**Task data**

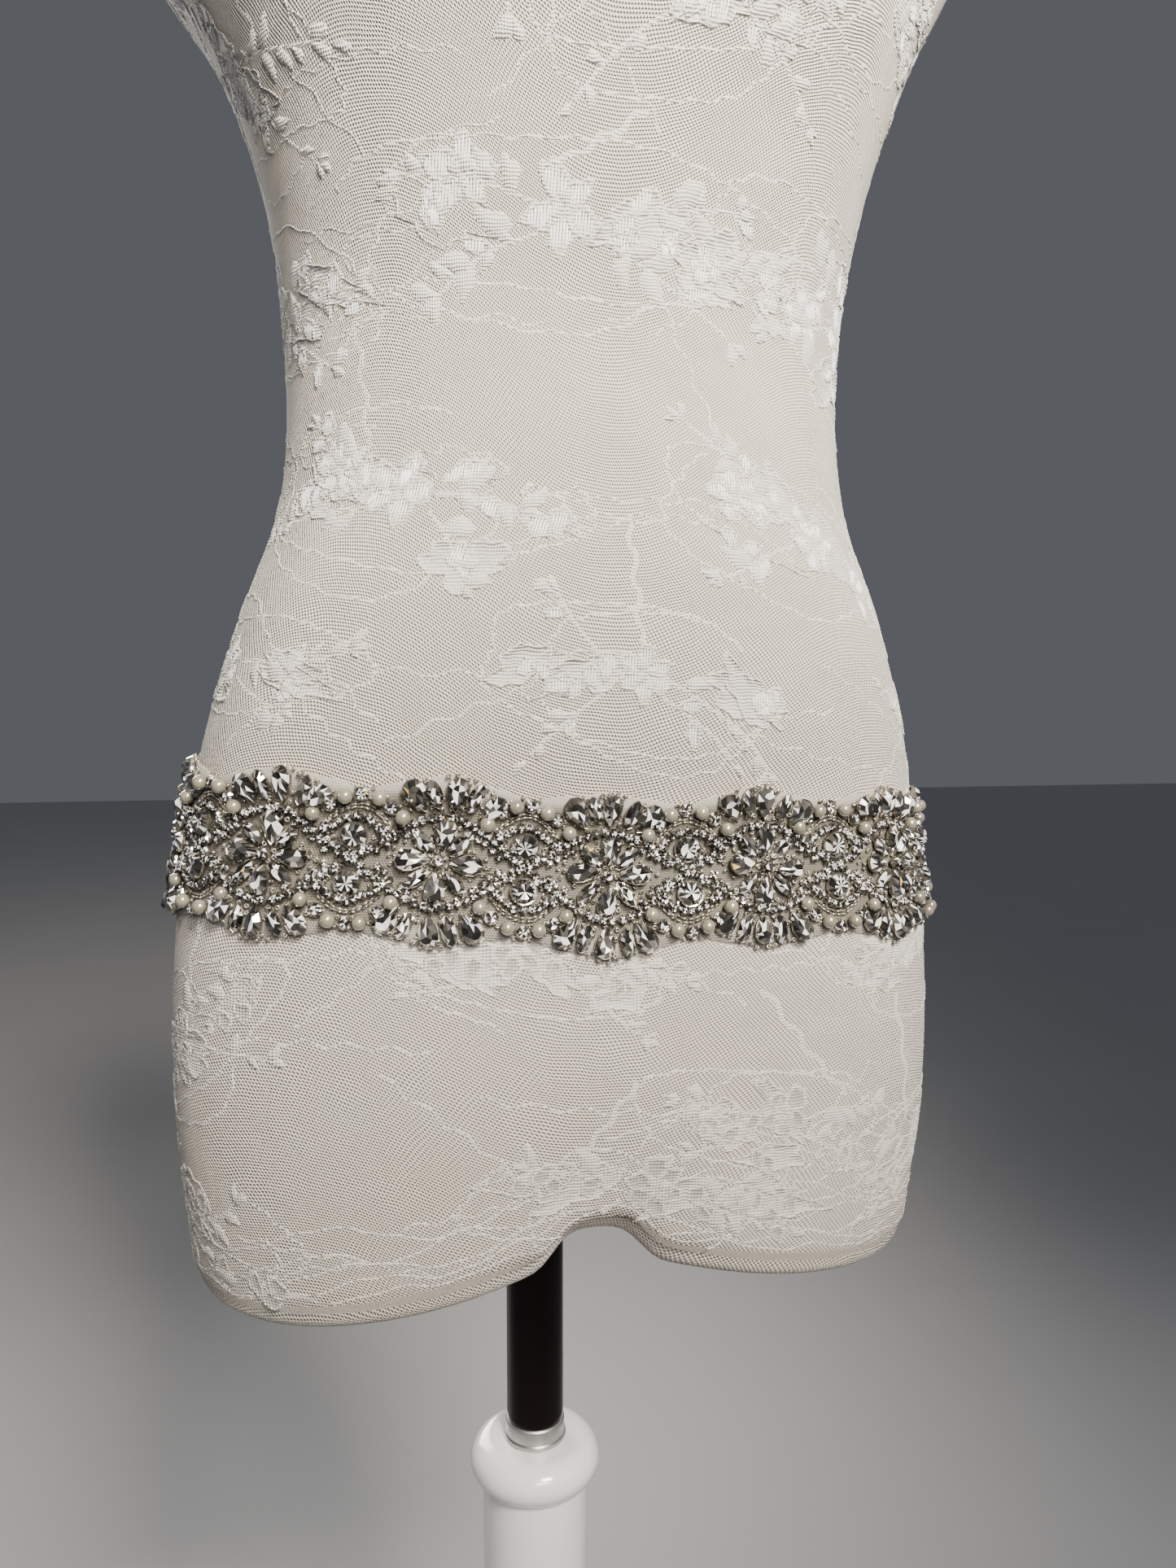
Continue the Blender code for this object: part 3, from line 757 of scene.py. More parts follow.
def lace_ground_material(colour):
    """Fine stretch net over a warmer knit, its rows sagging and drawn out where the cloth is pulled."""
    made, tree, shader = plain_material("lace_ground")
    across, up = cloth_grid(tree)
    slow, pull = noise(tree, 9.0, 3.0), noise(tree, 34.0)
    turn = maths(tree, "MULTIPLY", across, 2 * math.pi * NET_SAGS / GIRTH)
    sides = maths(tree, "ABSOLUTE", maths(tree, "SINE", turn))
    across = maths(tree, "ADD", across, maths(tree, "MULTIPLY", slow, 30.0))
    up = maths(tree, "ADD", up, maths(tree, "MULTIPLY", pull, 6.0))
    up = maths(tree, "ADD", up, maths(tree, "MULTIPLY", maths(tree, "COSINE", turn), NET_SAG))
    even = maths(tree, "SUBTRACT", slow, maths(tree, "MULTIPLY", sides, 0.20))
    drawn = ramp(tree, even, 0.30, 0.55, 0.12, 1.0)
    holes = net_holes(tree, across, up, 1.28, drawn)
    open_part = ramp(tree, holes, -0.7, 1.2)
    skin = ramp(tree, noise(tree, 5.0, 1.0), 0.35, 0.65)
    warm = mixed(tree, skin, (0.46, 0.388, 0.332), (0.45, 0.397, 0.305))
    cloth = mixed(tree, open_part, colour, warm)
    loose = mixed(tree, ramp(tree, pull, 0.30, 0.75, 0.0, 0.30), cloth, dimmed(colour, 0.88))
    bump(tree, shader, maths(tree, "MULTIPLY", holes, -1.0), 0.8, 0.00025)
    set_inputs(shader, colour=loose, roughness=0.86, sheen=0.2, sheen_roughness=0.5, specular=0.2)
    return made


def clothwork_material(colour):
    """The lace's close-woven leaves and cords: matt, with a fine grain of stitches."""
    made, tree, shader = plain_material("lace_clothwork")
    across, up = cloth_grid(tree)
    slip = maths(tree, "MULTIPLY", noise(tree, 160.0), 2.4)
    rows = maths(tree, "SINE", maths(tree, "MULTIPLY", maths(tree, "ADD", up, slip), 2 * math.pi / 1.1))
    stitches = maths(tree, "SINE", maths(tree, "MULTIPLY", across, 2 * math.pi / 1.2))
    grain = maths(tree, "ADD", rows, stitches)
    woven = mixed(tree, ramp(tree, grain, -1.8, 0.4, 0.55, 0.0), face_tones(tree), dimmed(colour, 0.80))
    bump(tree, shader, grain, 0.7, 0.00018)
    set_inputs(shader, colour=woven, roughness=0.7, sheen=0.3, sheen_roughness=0.4, specular=0.3)
    return made


def satin_thread_material():
    """The lace's bright floats: silky threads."""
    made, tree, shader = plain_material("satin_threads")
    fibres = noise(tree, 1400.0)
    dull = mixed(tree, ramp(tree, fibres, 0.3, 0.8, 0.0, 0.25), face_tones(tree), (0.80, 0.79, 0.77))
    set_inputs(
        shader, colour=dull, roughness=ramp(tree, fibres, 0.2, 0.8, 0.22, 0.40),
        specular=0.75, coat=0.3, coat_roughness=0.25,
    )
    return made


def knit_material(colour):
    """The knit that the form's body wears under the lace."""
    made, tree, shader = plain_material("form_knit")
    loops = node(tree, "ShaderNodeTexVoronoi", {"Vector": object_places(tree), "Scale": 900.0}).outputs[0]
    bump(tree, shader, loops, 0.4, 0.0002)
    knit = mixed(tree, ramp(tree, loops, 0.0, 0.8), dimmed(colour, 0.9), colour)
    set_inputs(shader, colour=knit, roughness=0.9, sheen=0.3)
    return made


def gloss_paint_material(name, colour, roughness, ripple, coat=0.8, specular=0.5):
    """Sprayed gloss paint: a hard coat over slow ripples and a little dust."""
    made, tree, shader = plain_material(name)
    dust = noise(tree, 60.0, 5.0)
    bump(tree, shader, noise(tree, 45.0, 1.0), ripple, 0.0006)
    set_inputs(
        shader, colour=mixed(tree, ramp(tree, dust, 0.45, 0.75, 0.0, 0.12), colour, dimmed(colour, 0.8)),
        roughness=ramp(tree, dust, 0.3, 0.8, roughness, roughness + 0.10),
        coat=coat, coat_roughness=0.06, specular=specular,
    )
    return made


def brushed_ring_material():
    """Metal with fine lines round it."""
    made, tree, shader = plain_material("grey_metal_ring")
    drawn_out = {"Vector": object_places(tree), "Scale": (40.0, 40.0, 2600.0)}
    streaks = noise(tree, 1.0, 3.0, node(tree, "ShaderNodeMapping", drawn_out).outputs[0])
    set_inputs(
        shader, colour=mixed(tree, streaks, (0.36, 0.36, 0.35), (0.58, 0.58, 0.56)),
        roughness=ramp(tree, streaks, 0.3, 0.7, 0.32, 0.5), metallic=0.9,
    )
    return made


def satin_tab_material():
    """Plain satin with a square grain."""
    made, tree, shader = plain_material("satin_tab")
    threads = [maths(tree, "SINE", maths(tree, "MULTIPLY", place, 14.0)) for place in cloth_grid(tree)]
    weave = maths(tree, "MULTIPLY", *threads)
    bump(tree, shader, weave, 0.3, 0.0001)
    set_inputs(
        shader, colour=mixed(tree, ramp(tree, weave, -1.0, 1.0), (0.80, 0.77, 0.71), (0.88, 0.85, 0.80)),
        roughness=0.4, sheen=0.4,
    )
    return made


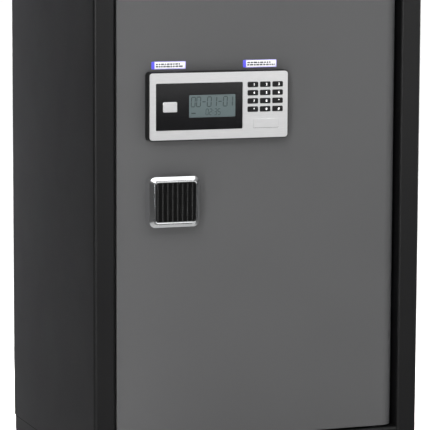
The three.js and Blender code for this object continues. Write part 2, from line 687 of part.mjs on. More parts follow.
// One upright bar that carries the side bolts, with a slotted tab for the cam and a notched arm for the
// solenoid.
function addCarriage() {
  const endClearance = 2;
  const webWidth = 30;
  const webEnd = 15;
  const flangeSheet = 4;
  const flangeBack = 50;
  const tabHalf = 17;
  const left = BOX_LEFT + BOX_WALL + THROW + endClearance;
  const right = left + webWidth;
  const height = [SIDE_BOLT_HEIGHTS.lower - webEnd, SIDE_BOLT_HEIGHTS.upper + webEnd];
  const layer = behind(...CARRIAGE_LAYER);
  const web = block([left, right], layer, height);
  const flange = block([left, left + flangeSheet], behind(CARRIAGE_LAYER[0], flangeBack), height);
  const middlePin = (THROW + FAR_PIN) / 2;
  const tab = block(
    [right - PAST, HANDLE_X + LOW_PIN + webEnd],
    layer,
    [HANDLE_Z + middlePin - tabHalf, HANDLE_Z + middlePin + tabHalf],
  );
  const slot = pinSlot("Z", HANDLE_X + LOW_PIN, HANDLE_Z + middlePin, CARRIAGE_LAYER);
  const armEnd = 11;
  const armWidth = 25;
  const armHeight = [SOLENOID.arm - armWidth, SOLENOID.arm];
  const arm = block([right - PAST, SOLENOID.x + THROW + armEnd], layer, armHeight);
  const notchHalf = 5;
  const notchDepth = 8;
  const notches = [0, THROW].map((shift) =>
    block(
      [SOLENOID.x + shift - notchHalf, SOLENOID.x + shift + notchHalf],
      behind(CARRIAGE_LAYER[0] - PAST, CARRIAGE_LAYER[1] + PAST),
      [SOLENOID.arm - notchDepth, SOLENOID.arm + PAST],
    ),
  );
  add("bolt_carriage", "zincSteel", cut(join(web, flange, tab, arm), slot, ...notches), door);
  const retracted = BOX_LEFT - 10;
  for (const [name, z] of Object.entries(SIDE_BOLT_HEIGHTS)) {
    const bolt = roundBar("X", BOLT_RADIUS, [retracted, left - FIT], [BOLT_Y, z]);
    add("side_bolt_" + name, "bareSteel", bolt, door);
  }
}

// Flat rods that run up and down from the cam to a round bolt at the top and at the bottom of the door.
function addRods() {
  const layer = behind(...ROD_LAYER);
  const middlePin = (THROW + FAR_PIN) / 2;
  const boltLength = 76;
  const past = 11;
  const eye = 14;
  const rodEnd = 35;
  const rodRight = ROD_X + ROD_HALF;
  const upperEyeX = HANDLE_X + middlePin;
  const upperPinZ = HANDLE_Z - LOW_PIN;
  const upper = join(
    block([upperEyeX - eye, rodRight], layer, [upperPinZ - eye, upperPinZ + eye]),
    block([ROD_X - ROD_HALF, rodRight], layer, [upperPinZ, BOX_TOP - rodEnd]),
    roundBar("Z", ROD_BOLT_RADIUS, [BOX_TOP + past - boltLength, BOX_TOP + past], [ROD_X, BOLT_Y]),
  );
  add("top_bolt_rod", "bareSteel", cut(upper, pinSlot("X", upperEyeX, upperPinZ, ROD_LAYER)), door);
  const lowerEyeX = HANDLE_X - middlePin;
  const lowerPinZ = HANDLE_Z + LOW_PIN;
  const jogDrop = 65;
  const jog = HANDLE_Z - jogDrop;
  const lower = join(
    block([lowerEyeX - eye, lowerEyeX + eye], layer, [jog - ROD_HALF, lowerPinZ + eye]),
    block([lowerEyeX - eye, rodRight], layer, [jog - ROD_HALF, jog + ROD_HALF]),
    block([ROD_X - ROD_HALF, rodRight], layer, [BOX_BOTTOM + rodEnd, jog]),
    roundBar("Z", ROD_BOLT_RADIUS, [BOX_BOTTOM - past, BOX_BOTTOM - past + boltLength], [ROD_X, BOLT_Y]),
  );
  add("bottom_bolt_rod", "bareSteel", cut(lower, pinSlot("X", lowerEyeX, lowerPinZ, ROD_LAYER)), door);
}

// ---------- Electric parts behind the door ----------

const SOLENOID = { x: -109, depth: 40, arm: 570, width: 26, height: 40, plunger: 4 };
const BATTERY = { x: 70, z: 600, width: 82, height: 62, depth: 22, cover: 2.2, travel: 55 };
const BATTERY_COVER_HALF = BATTERY.width / 2 + 2;

// The solenoid hangs on the inner cover. Its plunger drops into the arm of the bolt carriage.
function addSolenoid() {
  const { x, depth, arm, width, height, plunger } = SOLENOID;
  const rise = 10;
  const coilCap = 8;
  const plungerTravel = 6;
  const bottom = arm + rise;
  const coil = block(
    [x - width / 2, x + width / 2],
    behind(CARRIAGE_LAYER[0] + PAST, BOX_DEPTH),
    [bottom, bottom + height],
  );
  const centre = [x, DOOR_FACE + depth];
  const bore = roundBar("Z", plunger + RUNNING, [bottom - PAST, bottom + height - coilCap], centre);
  add("solenoid_body", "zincSteel", cut(coil, bore), door);
  const pinTop = bottom + height - coilCap - plungerTravel;
  const pin = roundBar("Z", plunger, [arm + PAST, pinTop], centre);
  add("solenoid_plunger", "bareSteel", pin, door);
}

function addBatteryBay() {
  const { x, z, width, height, depth, cover, travel } = BATTERY;
  const wall = 2;
  const [front, back] = behind(BOX_DEPTH - depth, BOX_DEPTH);
  const box = block([x - width / 2, x + width / 2], [front, back], [z - height / 2, z + height / 2]);
  const hollow = block(
    [x - width / 2 + wall, x + width / 2 - wall],
    [front + wall, back + PAST],
    [z - height / 2 + wall, z + height / 2 - wall],
  );
  add("battery_box", "blackPlastic", cut(box, hollow), door);
  const coverFront = BOX_DEPTH + 2 * FIT + COVER_SHEET;
  const lid = block(
    [x - BATTERY_COVER_HALF, x + BATTERY_COVER_HALF],
    behind(coverFront, coverFront + cover),
    [z - height / 2, z + height / 2],
  );
  add("battery_cover", "blackPlastic", lid, door);
}

addCabinetWalls();
addPlinth();
addDoorStop();
addHingePins();
addLinings();
addShelves();
addBarrelRack();
addDoorSkin();
addBoltBox();
addInnerCover();
addFixedBolts();
addHousing();
addPlate();
addDisplay();
addKeys();
addOverrideLock();
addHandle();
addCam();
addCarriage();
addRods();
addSolenoid();
addBatteryBay();

export default safe;
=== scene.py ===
"""Looks of the gun safe: materials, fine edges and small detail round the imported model. Metres, +Z up."""

import json
import math
import random

import bpy
from mathutils import Euler, Matrix, Vector


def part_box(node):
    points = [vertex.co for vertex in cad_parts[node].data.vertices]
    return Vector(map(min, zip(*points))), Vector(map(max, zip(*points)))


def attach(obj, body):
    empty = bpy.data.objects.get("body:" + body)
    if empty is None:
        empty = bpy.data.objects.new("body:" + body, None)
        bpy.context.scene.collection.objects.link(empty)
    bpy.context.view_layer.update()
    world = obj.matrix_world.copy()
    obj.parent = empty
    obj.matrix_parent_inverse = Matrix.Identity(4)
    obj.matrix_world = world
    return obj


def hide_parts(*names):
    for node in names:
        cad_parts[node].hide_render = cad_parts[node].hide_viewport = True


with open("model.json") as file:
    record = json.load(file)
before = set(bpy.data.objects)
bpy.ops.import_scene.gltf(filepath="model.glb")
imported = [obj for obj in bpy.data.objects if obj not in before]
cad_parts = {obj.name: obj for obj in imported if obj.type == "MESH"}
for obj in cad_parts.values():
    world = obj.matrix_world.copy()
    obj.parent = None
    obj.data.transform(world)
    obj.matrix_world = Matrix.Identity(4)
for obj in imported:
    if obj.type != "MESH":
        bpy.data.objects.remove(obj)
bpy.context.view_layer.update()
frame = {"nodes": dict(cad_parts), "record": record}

MM = 0.001
SEED = 7
WELD_DISTANCE = 0.01 * MM
LEAST_RADIUS = 0.2 * MM
FILM = 0.02 * MM  # how far printed detail and thin film stand off the face behind
random.seed(SEED)

# ---------- Places taken from the frame ----------

DOOR_LOW, DOOR_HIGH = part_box("door_skin")
DOOR_FACE = DOOR_LOW.y
FRAME_LOW, FRAME_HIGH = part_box("left_side_panel")
CABINET_FRONT = FRAME_LOW.y
CABINET_LEFT = FRAME_LOW.x
BODY_BOTTOM = FRAME_LOW.z
PLATE_LOW, PLATE_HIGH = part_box("panel_plate")
PLATE_FRONT = PLATE_LOW.y
HANDLE_LOW, HANDLE_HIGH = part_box("handle_frame")
HANDLE_MIDDLE = (HANDLE_LOW + HANDLE_HIGH) / 2
COVER_LOW, COVER_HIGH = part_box("door_inner_cover")

KEY_LABELS = {name: name for name in "1234567890"} | {"star": "*", "hash": "#"}


# ---------- Camera, light and floor ----------

CAMERA_FROM_LEFT = -1.004
CAMERA_DISTANCE = 3.175
CAMERA_HEIGHT = 0.826
CAMERA_PITCH = 7.268
CAMERA_YAW = 20.343
CAMERA_ROLL = 0.23
CAMERA_LENS = 209.0
SUN_DIRECTION = (-0.22, -0.45, -1)
# The world's brightness against height, from straight down to straight up, as (place, level).
WORLD_STOPS = ((0.0, 0.55), (0.28, 0.45), (0.42, 0.07), (0.55, 0.07), (0.75, 0.25), (1.0, 0.5))

def make_camera():
    camera = bpy.data.objects.new("camera", bpy.data.cameras.new("camera"))
    bpy.context.scene.collection.objects.link(camera)
    camera.location = (
        CABINET_LEFT + CAMERA_FROM_LEFT,
        CABINET_FRONT - CAMERA_DISTANCE,
        CAMERA_HEIGHT,
    )
    turn = Euler((math.radians(90 - CAMERA_PITCH), 0, math.radians(-CAMERA_YAW))).to_matrix()
    roll = Matrix.Rotation(math.radians(CAMERA_ROLL), 3, "Z")
    camera.rotation_euler = (turn @ roll).to_euler()
    camera.data.lens = CAMERA_LENS
    camera.data.sensor_width = 36
    camera.data.clip_start = 0.05
    camera.data.clip_end = 200
    bpy.context.scene.camera = camera


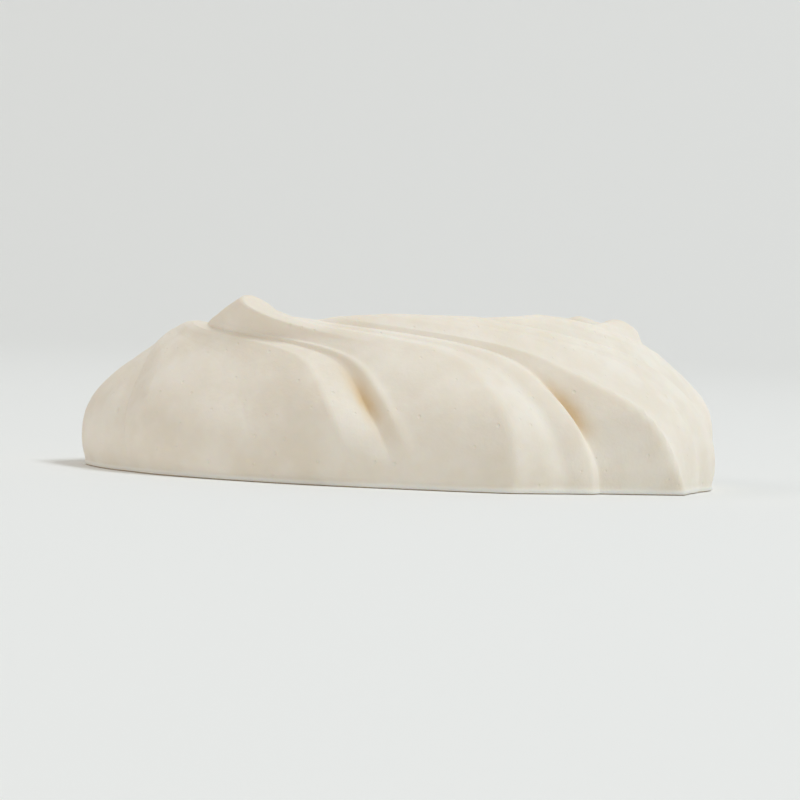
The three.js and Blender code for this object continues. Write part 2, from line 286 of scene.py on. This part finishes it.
def meridian_curves():
    """Each stretch of the meridian by its name, from the middle of the base round to the middle of the floor."""
    foot_inside = (BASE_RADIUS - BASE_EDGE, 0)
    foot = (BASE_RADIUS, BASE_EDGE)
    corner = (BASE_RADIUS, 0)
    onward = [end + (end - pull) * RUN_ON for pull, end in zip(SHOULDER, RIM_OUTSIDE)]
    rim_pulls = [onward, (RIM_TOP[0] - RIM_LEAN, RIM_TOP[1])]
    outer, inner = (FLOOR_EDGE[0] * share for share in FLOOR_PULLS)
    floor_pulls = [(outer, FLOOR_EDGE[1] + FLOOR_BULGE), (inner, FLOOR_CENTRE)]
    return {
        "base": line((0, 0), foot_inside),
        "edge": bend(foot_inside, corner, corner, foot),
        "wall": bend(foot, BELLY, SHOULDER, RIM_OUTSIDE),
        "rim": bend(RIM_OUTSIDE, *rim_pulls, RIM_INSIDE),
        "hollow": bend(RIM_INSIDE, HOLLOW_PULL, HOLLOW_FOOT, FLOOR_EDGE),
        "floor": bend(FLOOR_EDGE, *floor_pulls, (0, FLOOR_CENTRE)),
    }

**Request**
Everything from the line that contains "addCabinetWalls();" through the line that contains "zip(*points))), Vector(map(max, zip(*points)))" is to be transcribed exactly, and nothing outside that range.

**The response**
addCabinetWalls();
addPlinth();
addDoorStop();
addHingePins();
addLinings();
addShelves();
addBarrelRack();
addDoorSkin();
addBoltBox();
addInnerCover();
addFixedBolts();
addHousing();
addPlate();
addDisplay();
addKeys();
addOverrideLock();
addHandle();
addCam();
addCarriage();
addRods();
addSolenoid();
addBatteryBay();

export default safe;
=== scene.py ===
"""Looks of the gun safe: materials, fine edges and small detail round the imported model. Metres, +Z up."""

import json
import math
import random

import bpy
from mathutils import Euler, Matrix, Vector


def part_box(node):
    points = [vertex.co for vertex in cad_parts[node].data.vertices]
    return Vector(map(min, zip(*points))), Vector(map(max, zip(*points)))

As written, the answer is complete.